FFT enlarges the input requested region to the largest possible region.
I might misunderstand the problem but I believe this is required: you need the whole input image to compute a piece of the FFT.
I see both of your points, this may be a snag in potential application to multiresolution speedup. Will experiment a bit with the region of interest filter to see how close we can get with cropping.
I have added a proof of concept notebook at https://github.com/InsightSoftwareConsortium/ITKVkFFTBackend/pull/47 demonstrating how we can use subregions in FFTs for convolution speedup. @dzenanz @SimonRit would you please take a look and let me know if you believe that procedure is sound?
The notebook does not explicitly rely on VkFFT speedup (I used Vnl backends for generating output), could be moved into ITKSphinxExamples in the future.

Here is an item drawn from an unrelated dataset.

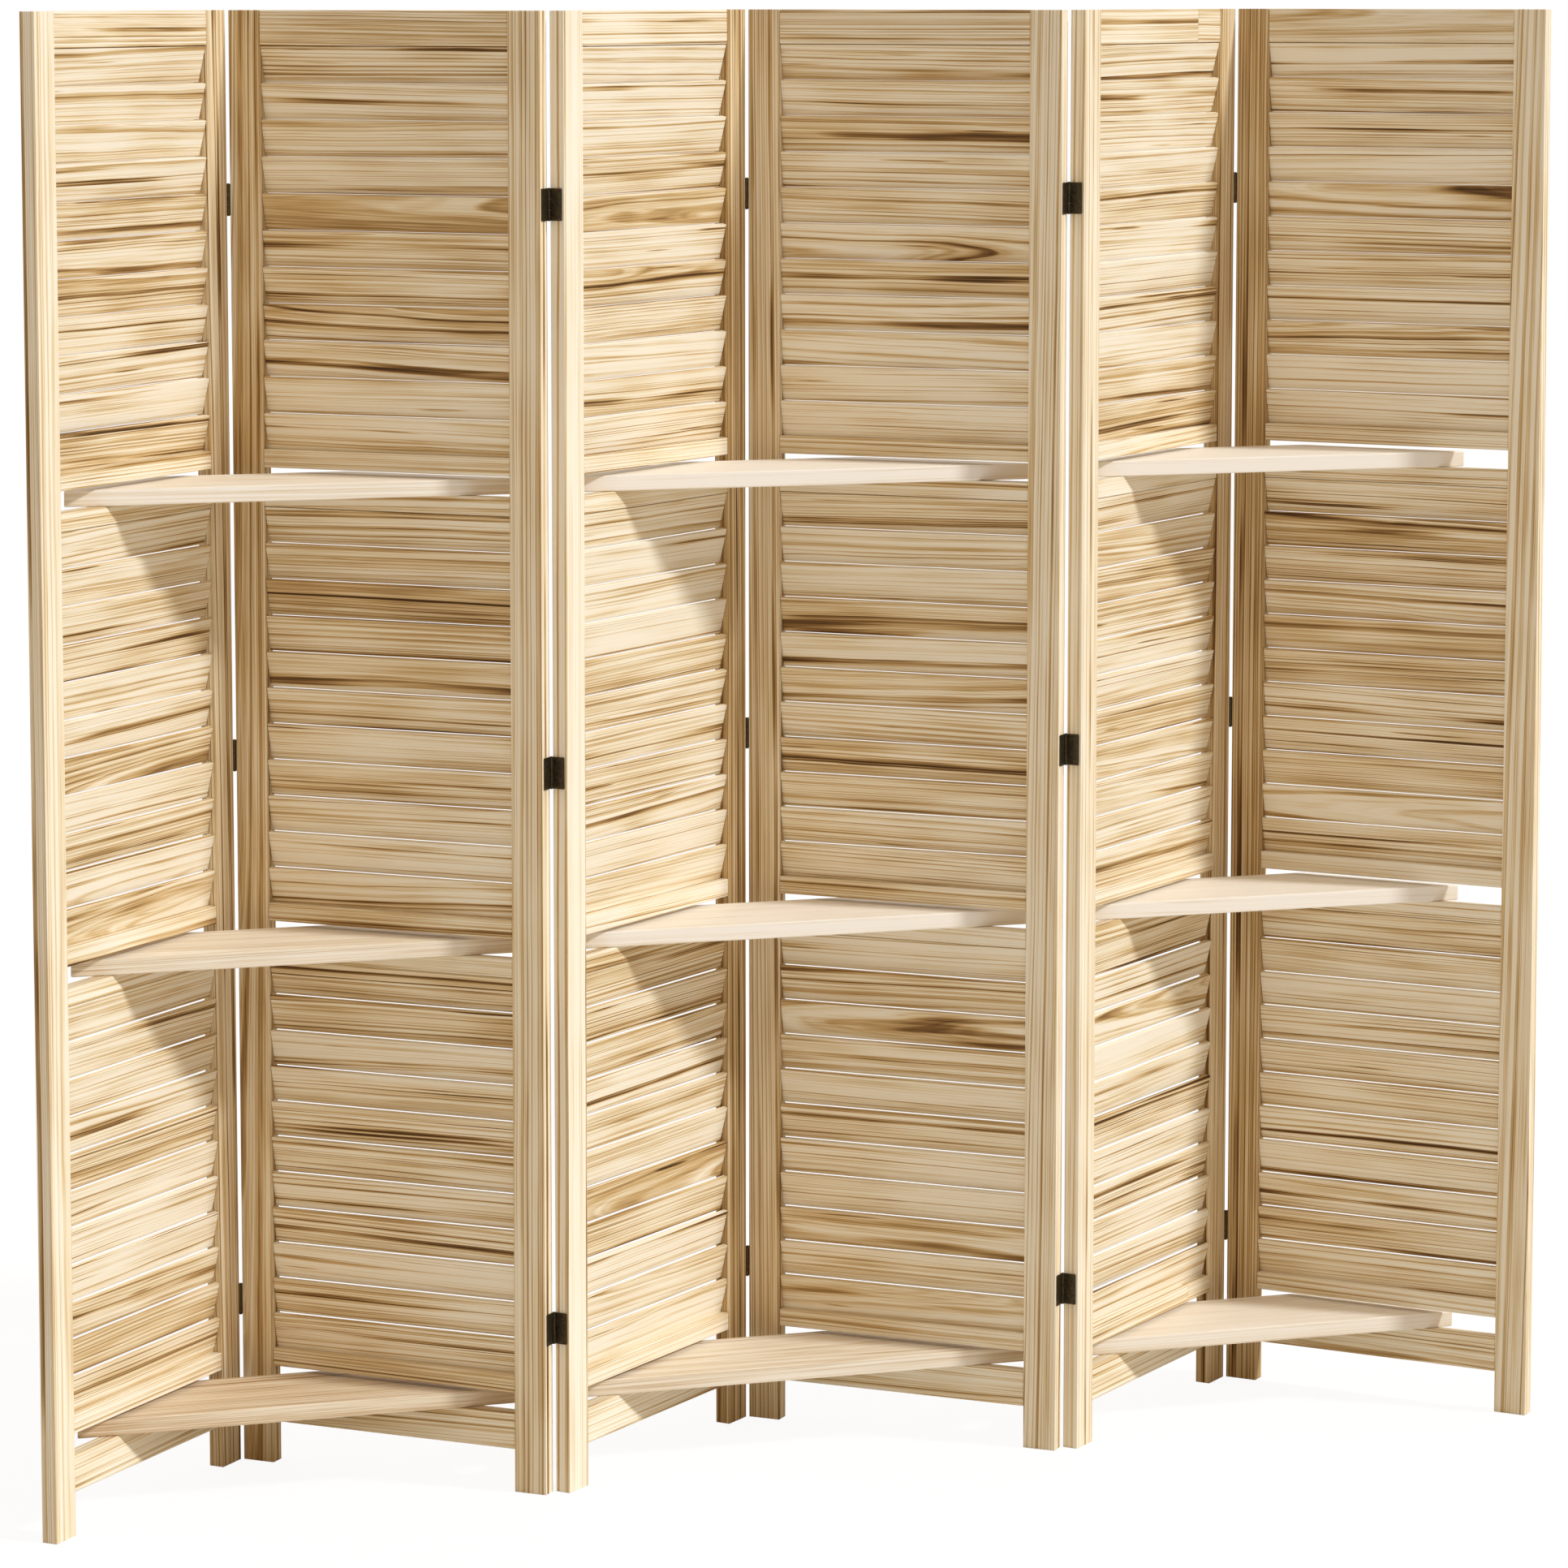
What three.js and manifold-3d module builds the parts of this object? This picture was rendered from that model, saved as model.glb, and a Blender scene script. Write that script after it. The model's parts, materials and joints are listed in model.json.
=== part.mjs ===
import * as THREE from "three";
import { mergeVertices } from "three/addons/utils/BufferGeometryUtils.js";
import Module from "manifold-3d";

// Folding screen with shelves. Millimetres, +Z up, -Y towards the viewer.
// Six louvred panels fold at five hinge lines, and nine boards lie in the panels' slots.

const wasm = await Module();
wasm.setup();

// Panel sizes. u runs along a panel from hinge line to hinge line, v from its front face to its back.
const pitch = 400;
const endGap = 2;
const thickness = 18.6;
const stileWidth = 39.8;
const clearance = 0.3;
const outerHeading = 46.5;
const innerHeading = 41.5;

// Heights, from the floor up
const footHeight = 50;
const bottomRail = 42.5;
const slotHeight = 24;
const thinRail = 21;
const bayHeight = 463.5;
const topRail = 40;
const railSetback = 0.5;

// Slats
const slatsPerBay = 11;
const slatHeight = 42.1;
const slatThickness = 5.5;
const slatTilt = 13;

// The groove in each stile, and the strip in it that the slats and rails are joined to
const grooveWidth = 3.6;
const grooveDepth = 7;
const grooveStop = 4;
const stripDepth = 6.4;
const biteIntoSlats = 0.5;

// Hinges
const hingeHeight = 36.5;
const hingeLevelShares = [0.1135, 0.4929, 0.8724];
const axisProud = 0.6;
const leafThickness = 1.2;
const leafWidth = 16.4;
const knuckleRadius = 1.75;
const knuckleGap = 0.25;
const pinRadius = 0.75;
const boreRadius = 0.86;
const bitePin = 0.2;
const roundSides = 12;

// Shelf boards. Reaches are measured sideways from the back hinge line to the board's tips.
const boardThickness = 18.5;
const boardFrontSetting = 194;
const boardRearSetting = 47;
const boardReaches = {
  12: { left: 232, right: 292 },
  34: { left: 270, right: 294 },
  56: { left: 262, right: 220.5 },
};

const pine = { color: 0xe2c596, roughness: 0.55, metalness: 0 };
const bronze = { color: 0x4a3a28, roughness: 0.45, metalness: 0.8 };

const rad = THREE.MathUtils.degToRad;
const screen = new THREE.Group();

// A box between two corners, as a closed mesh.
function box(u0, u1, v0, v1, z0, z1) {
  const shape = new THREE.BoxGeometry(Math.abs(u1 - u0), Math.abs(v1 - v0), Math.abs(z1 - z0));
  return shape.translate((u0 + u1) / 2, (v0 + v1) / 2, (z0 + z1) / 2);
}

// An upright cylinder about the line at u, v.
function rod(u, v, radius, z0, z1) {
  const shape = new THREE.CylinderGeometry(radius, radius, z1 - z0, roundSides);
  return shape.rotateX(rad(90)).translate(u, v, (z0 + z1) / 2);
}

function solid(geometry) {
  const bare = geometry.clone();
  bare.deleteAttribute("normal");
  bare.deleteAttribute("uv");
  const merged = mergeVertices(bare);
  return new wasm.Manifold(
    new wasm.Mesh({
      numProp: 3,
      vertProperties: merged.attributes.position.array,
      triVerts: new Uint32Array(merged.index.array),
    }),
  );
}

function join(geometries) {
  return geometries.map(solid).reduce((whole, piece) => whole.add(piece));
}

// A named mesh of one solid, placed in the panel's own frame.
function addPiece(name, shape, finish, place) {
  const data = shape.getMesh();
  const geometry = new THREE.BufferGeometry();
  geometry.setAttribute("position", new THREE.BufferAttribute(new Float32Array(data.vertProperties), 3));
  geometry.setIndex(new THREE.BufferAttribute(new Uint32Array(data.triVerts), 1));
  geometry.computeVertexNormals();
  const mesh = new THREE.Mesh(geometry, new THREE.MeshStandardMaterial(finish));
  mesh.name = name;
  mesh.position.set(place.x, place.y, 0);
  mesh.rotation.z = rad(place.heading);
  screen.add(mesh);
}

// The levels of one panel: rails, slots and slat bays from the bottom rail up.
const levels = [];
let height = footHeight;
function level(kind, size) {
  levels.push({ kind, bottom: height, top: height + size });
  height += size;
}
level("rail", bottomRail);
for (const shelf of ["bottom", "middle", "top"]) {
  level("slot", slotHeight);
  level("rail", thinRail);
  level("bay", bayHeight);
  if (shelf !== "top") level("rail", thinRail);
}
level("rail", topRail);
const totalHeight = height;
const slots = levels.filter((one) => one.kind === "slot");

const innerLeft = endGap + stileWidth;
const innerRight = pitch - endGap - stileWidth;
const middle = thickness / 2;

// A stile with a blind groove in its inner edge.
function stile(onRight) {
  const outer = onRight ? pitch - endGap : endGap;
  const inner = onRight ? innerRight : innerLeft;
  const inwards = onRight ? -1 : 1;
  const groove = box(
    inner - inwards * grooveDepth, inner + inwards * grooveDepth,
    middle - grooveWidth / 2, middle + grooveWidth / 2,
    footHeight + grooveStop, totalHeight - grooveStop,
  );
  return solid(box(outer, inner, 0, thickness, 0, totalHeight)).subtract(solid(groove));
}

// All rails and slats of a panel, joined at both ends by a strip that lies in the stile's groove.
function louvres() {
  const pieces = [];
  const left = innerLeft + clearance;
  const right = innerRight - clearance;
  const stripHalf = grooveWidth / 2 - clearance;
  for (const one of levels) {
    if (one.kind === "rail") {
      pieces.push(box(left, right, railSetback, thickness - railSetback, one.bottom, one.top));
    }
    if (one.kind === "bay") {
      const slatPitch = bayHeight / slatsPerBay;
      for (let i = 0; i < slatsPerBay; i++) {
        const slat = new THREE.BoxGeometry(right - left, slatThickness, slatHeight);
        slat.rotateX(rad(slatTilt));
        pieces.push(slat.translate((left + right) / 2, middle, one.bottom + (i + 1 / 2) * slatPitch));
      }
    }
  }
  for (const [end, inwards] of [[left, 1], [right, -1]]) {
    const hidden = end - inwards * stripDepth;
    const low = footHeight + grooveStop + clearance;
    const high = totalHeight - grooveStop - clearance;
    pieces.push(box(hidden, end - inwards * 2 * clearance, middle - stripHalf, middle + stripHalf, low, high));
    for (const one of levels) {
      if (one.kind === "slot") continue;
      pieces.push(
        box(
          hidden, end + inwards * biteIntoSlats, middle - stripHalf, middle + stripHalf,
          Math.max(one.bottom, low), Math.min(one.top, high),
        ),
      );
    }
  }
  return join(pieces);
}

// One leaf of a hinge. along points from the axis into the panel, inwards from the axis into its thickness.
function leaf(axisU, axisV, along, inwards, holdsPin, level) {
  const bottom = level - hingeHeight / 2;
  const top = level + hingeHeight / 2;
  const third = (hingeHeight - 2 * knuckleGap) / 3;
  const outerFace = endGap - clearance;
  const near = axisU + along * (outerFace - leafThickness);
  const far = axisU + along * outerFace;
  const clearOfKnuckles = axisV + inwards * (knuckleRadius + clearance);
  const edge = axisV + inwards * leafWidth;
  const spans = holdsPin
    ? [[bottom, bottom + third], [top - third, top]]
    : [[bottom + third + knuckleGap, top - third - knuckleGap]];
  let made = join([
    box(near, far, clearOfKnuckles, edge, bottom, top),
    ...spans.flatMap(([low, high]) => [
      rod(axisU, axisV, knuckleRadius, low, high),
      box(near, far, axisV, clearOfKnuckles + inwards * bitePin, low, high),
    ]),
  ]);
  if (holdsPin) made = made.add(solid(rod(axisU, axisV, pinRadius, bottom + bitePin, top - bitePin)));
  else made = made.subtract(solid(rod(axisU, axisV, boreRadius, bottom, top)));
  return made;
}

// Puts a panel so that the point at u, v of its own frame lands on a given point of the plan.
function placed(u, v, at, heading) {
  const turn = rad(heading);
  return {
    x: at.x - u * Math.cos(turn) + v * Math.sin(turn),
    y: at.y - u * Math.sin(turn) - v * Math.cos(turn),
    heading,
  };
}

function pointOf(place, u, v) {
  const turn = rad(place.heading);
  return {
    x: place.x + u * Math.cos(turn) - v * Math.sin(turn),
    y: place.y + u * Math.sin(turn) + v * Math.cos(turn),
  };
}

// The plan: hinge axes stand proud of the front faces at the back folds, of the back faces at the front folds.
const front = -axisProud;
const back = thickness + axisProud;
const fold34 = { x: 0, y: 0 };
const panel3 = placed(pitch, front, fold34, innerHeading);
const panel4 = placed(0, front, fold34, -innerHeading);
const fold23 = pointOf(panel3, 0, back);
const fold45 = pointOf(panel4, pitch, back);
const panel2 = placed(pitch, back, fold23, -innerHeading);
const panel5 = placed(0, back, fold45, innerHeading);
const fold12 = pointOf(panel2, 0, front);
const fold56 = pointOf(panel5, pitch, front);
const panel1 = placed(pitch, front, fold12, outerHeading);
const panel6 = placed(0, front, fold56, -outerHeading);
const panels = [panel1, panel2, panel3, panel4, panel5, panel6];

panels.forEach((place, i) => {
  const name = "panel_" + (i + 1);
  addPiece(name + "_stile_left", stile(false), pine, place);
  addPiece(name + "_stile_right", stile(true), pine, place);
  addPiece(name + "_louvres", louvres(), pine, place);
});

// Three hinges at each fold: the left panel's leaf holds the pin, the right panel's leaf turns on it.
panels.slice(1).forEach((rightPanel, i) => {
  const atBack = i % 2 === 0;
  const axisV = atBack ? front : back;
  const inwards = atBack ? 1 : -1;
  hingeLevelShares.forEach((share, k) => {
    const name = "hinge_" + (i + 1) + "_" + (i + 2) + "_" + ["low", "mid", "high"][k];
    addPiece(name + "_pin_leaf", leaf(pitch, axisV, -1, inwards, true, share * totalHeight), bronze, panels[i]);
    addPiece(name + "_bored_leaf", leaf(0, axisV, 1, inwards, false, share * totalHeight), bronze, rightPanel);
  });
});

// A board: its sides run parallel to its two panels, behind them, and its rear edge is cut off straight.
function board(reach, leftHeading, rightHeading, bottom) {
  const run = boardFrontSetting - boardRearSetting;
  const outline = new THREE.Shape([
    new THREE.Vector2(-reach.left, -boardFrontSetting),
    new THREE.Vector2(reach.right, -boardFrontSetting),
    new THREE.Vector2(reach.right - run / Math.tan(rad(rightHeading)), -boardRearSetting),
    new THREE.Vector2(-reach.left + run / Math.tan(rad(leftHeading)), -boardRearSetting),
  ]);
  const shape = new THREE.ExtrudeGeometry(outline, { depth: boardThickness, bevelEnabled: false });
  return solid(shape.translate(0, 0, bottom));
}

const bays = [
  { name: "12", at: fold12, left: outerHeading, right: innerHeading },
  { name: "34", at: fold34, left: innerHeading, right: innerHeading },
  { name: "56", at: fold56, left: innerHeading, right: outerHeading },
];
for (const bay of bays) {
  slots.forEach((slot, k) => {
    const made = board(boardReaches[bay.name], bay.left, bay.right, slot.bottom + clearance);
    const name = "shelf_" + bay.name + "_" + ["low", "mid", "high"][k];
    addPiece(name, made, pine, { x: bay.at.x, y: bay.at.y, heading: 0 });
  });
}

// The origin is under the middle of the screen's depth, on the floor.
const centre = new THREE.Box3().setFromObject(screen, true).getCenter(new THREE.Vector3());
for (const mesh of screen.children) {
  mesh.position.x -= centre.x;
  mesh.position.y -= centre.y;
}

export default screen;
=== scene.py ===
import json
import math
import random

import bmesh
import bpy
from mathutils import Matrix, Vector


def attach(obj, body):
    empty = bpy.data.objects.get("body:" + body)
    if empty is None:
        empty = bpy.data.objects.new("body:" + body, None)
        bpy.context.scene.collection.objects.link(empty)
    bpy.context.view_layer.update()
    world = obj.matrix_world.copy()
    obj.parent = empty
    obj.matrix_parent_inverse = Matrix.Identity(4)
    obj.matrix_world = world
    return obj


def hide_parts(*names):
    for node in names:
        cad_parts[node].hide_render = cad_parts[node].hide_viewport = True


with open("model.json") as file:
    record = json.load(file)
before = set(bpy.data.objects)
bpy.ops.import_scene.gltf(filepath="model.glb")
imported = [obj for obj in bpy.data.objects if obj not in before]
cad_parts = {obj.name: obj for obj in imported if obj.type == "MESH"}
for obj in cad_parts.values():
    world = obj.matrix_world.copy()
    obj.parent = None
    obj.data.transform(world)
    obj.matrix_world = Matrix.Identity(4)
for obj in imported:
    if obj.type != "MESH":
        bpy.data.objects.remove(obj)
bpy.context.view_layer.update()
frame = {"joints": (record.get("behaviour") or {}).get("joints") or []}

MM = 0.001

# Panel sizes. u runs along a panel from hinge line to hinge line, v from its front face to its back.
PITCH = 400 * MM
END_GAP = 2 * MM
THICKNESS = 18.6 * MM
STILE_WIDTH = 39.8 * MM
CLEARANCE = 0.3 * MM
AXIS_PROUD = 0.6 * MM
HEADINGS = (46.5, -41.5, 41.5, -41.5, 41.5, -46.5)
INNER_LEFT = END_GAP + STILE_WIDTH
INNER_RIGHT = PITCH - END_GAP - STILE_WIDTH

# How dark each panel's left and right stile is, in steps of the usual spread between sticks. Those at the
# back folds are darker than those at the front: painted shade of the back fold corners, on top of each
# stile's own tone.
STILE_TONES_WITH_FOLD_SHADE = {1: (-0.8, 2.4), 2: (2.8, 0.5), 3: (-3.2, 5.0), 4: (2.2, -1.3), 5: (-0.8, 3.2), 6: (6.2, 0.6)}

# These rails are made of two lengths of wood, butted together. Each is given as its panel's number and
# its own, counted from the floor up.
JOINED_RAILS = {(5, 1), (5, 6)}
JOIN_AT = 298 * MM
JOIN_GAP = 0.3 * MM

# Heights, from the floor up
FOOT_HEIGHT = 50 * MM
BOTTOM_RAIL = 42.5 * MM
SLOT_HEIGHT = 24 * MM
THIN_RAIL = 21 * MM
BAY_HEIGHT = 463.5 * MM
TOP_RAIL = 40 * MM
RAIL_SETBACK = 0.5 * MM

# Slats
SLATS_PER_BAY = 11
SLAT_HEIGHT = 42.1 * MM
SLAT_THICKNESS = 5.5 * MM
SLAT_TILT = 13

# Boards
BOARD_THICKNESS = 18.5 * MM
BOARD_FRONT = 194 * MM
BOARD_REAR = 47 * MM
# How dark each bay's low, middle and high board is, in steps of the usual spread between sticks. The low
# boards are darker and the high ones paler: painted shade under the boards above and painted light from
# overhead, on top of each board's own tone.
BOARD_TONES_WITH_SHADE = {"12": (6.6, 3.2, 1.0), "34": (2.6, -1.4, -3.4), "56": (0.6, -2.4, -4.4)}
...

As a quick update, I am now actively working to apply the approved procedure in the notebook I linked above to itk::FFTConvolutionImageFilter
to leverage the ITK pipeline for speedup over image subregions. The filter currently assumes in many places that the largest possible region is being used, so effort is nontrivial but will benefit us in allowing multi resolution pyramid generation to be sped up with accelerated FFTs.
Starting to see improved results where FFT convolution time decreases as subregion size decreases. However, multithreaded spatial convolution still narrowly beats out FFT convolution for centered subregions. Will need to investigate further internal pipeline optimizations.